Оля подскочила к самовару и пнула его ногой. Самовар опрокинулся набок, кипящая вода полилась на пол, горячий пар наполнил комнату… Женщины бросились к самовару: «Воды давай, распаяется…»

После этого Оля подбежала к матери, прижалась головой к ее груди, заплакала бессильными и беспомощными слезами:

— Мамочка, не надо… мамочка, не умирай…

Умирающая только шевельнула губами, я угадал слово: «Стась…»

Похоронили ее тихо. Нести гроб было некому, его за трешницу отвез на своем пегом битюге кривой Ахмет. Рыженький попик торопливо и равнодушно пропел над гробом: «Земля еси и в землю отыдеши»; могилу на самом краю кладбища, рядом с зарослями крапивы и репейника, забросали землей.
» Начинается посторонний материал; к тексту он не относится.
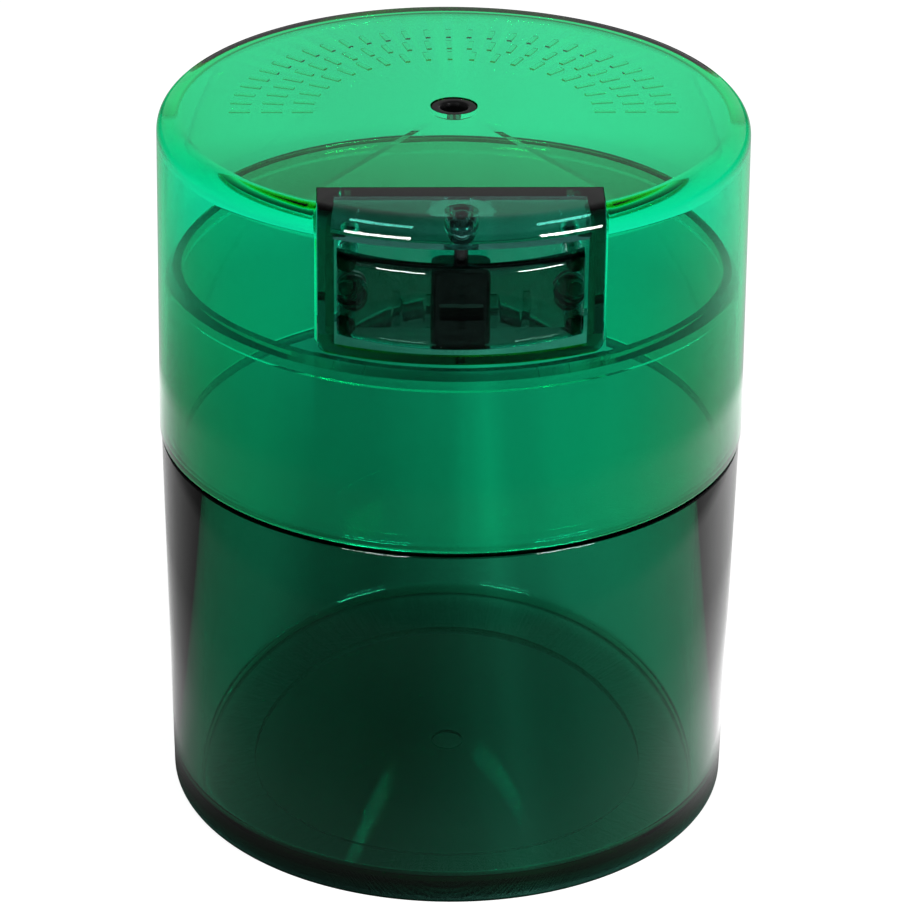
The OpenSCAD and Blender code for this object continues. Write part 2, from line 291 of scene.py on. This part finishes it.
cap.data.materials.append(
    clear_plastic("bright green clear plastic", (0.0, 0.97, 0.85, 1), 2000.0, 0.12, 0.10))
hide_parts("cap_shell")
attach(cap, "lid")

# ---------------------------------------------------------------------------------------------
# Centre plug: a black rubber stopper moulded round and pushed into the cap's middle hole. Its top
# lies just below the plate and has a rounded rim and a dimple.
# ---------------------------------------------------------------------------------------------


def rubber(name, shade, rough):
    f = Finish(name)
    place = f.node("ShaderNodeTexCoord", out=3)
    bloom = f.node("ShaderNodeTexNoise", None, {"Vector": place, "Scale": 900.0, "Detail": 3.0})
    bump = f.node("ShaderNodeBump", None, {"Height": bloom, "Strength": 0.25, "Distance": 0.00005})
    colour = f.node("ShaderNodeMix", {"data_type": "RGBA"},
                    {0: bloom, 6: (shade, shade, shade, 1),
                     7: (shade * 2, shade * 2, shade * 2.1, 1)}, out=2)
    f.surface(f.node("ShaderNodeBsdfPrincipled", None,
                     {"Base Color": colour, "Roughness": rough + bloom * 0.08, "IOR": 1.33,
                      "Normal": bump}))
    return f.material


black_rubber = rubber("black rubber", 0.006, 0.12)
plug_r, plug_top, plug_low, plug_bevel, plug_round = 2.77, 88.9, 86.9, 0.2, 0.25
dimple_r, dimple_h, dimple_round = 1.6, 1.2, 0.3
plug = turned("plug", [(0, plug_low), (plug_r - plug_bevel, plug_low),
                       (plug_r, plug_low + plug_bevel)]
              + arc(plug_r - plug_round, plug_top - plug_round, plug_round, 0, 90, 6)
              + arc(dimple_r + dimple_round, plug_top - dimple_round, dimple_round, 90, 162.6, 6)
              + [(dimple_r - 0.25, plug_top - dimple_h + 0.15),
                 (dimple_r - 0.4, plug_top - dimple_h), (0, plug_top - dimple_h)], steps=96)
plug.data.materials.append(black_rubber)
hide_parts("centre_plug")
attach(plug, "lid")

# ---------------------------------------------------------------------------------------------
# Button housing: smoke-grey clear moulding pushed into the cap's opening. Its roof and front follow
# the cap's skin. It has a window, a sill, guide holes in its back wall and the valve's socket.
# ---------------------------------------------------------------------------------------------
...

Олю никак не могли увести, и все отошли в сторону, чтобы дать ей «выплакать горе». Она лежала на могиле лицом вниз, плечи ее судорожно вздрагивали. Накрапывал дождь, платье на спине девочки промокло. Я стоял недалеко от нее, и было мне так ее жалко, как не было жалко еще никого в жизни. Я подошел, тронул ее за плечо.

— Уйди, — прошептала она сквозь зубы.

— Простудишься, — сказал я, — а там Стасик… Пойдем.

Опомнившись, она тяжело привстала, но сейчас же опять легла на могилу, обхватила ее руками и зарыдала. Я силой поднял ее, отряхнул с ее платья мокрую глину и под руку не повел, а потащил домой…

У ворот кладбища нас ждали остальные.

17. Возвращение дяди Коли

От Юркиного отца почти год не было писем — его уже не раз оплакали как убитого, как пропавшего без вести, но неожиданно он вернулся. Вернулся без обеих ног, ампутированных выше колен. Долго лежал в госпитале, кажется в Пензе, не решаясь написать домой правду.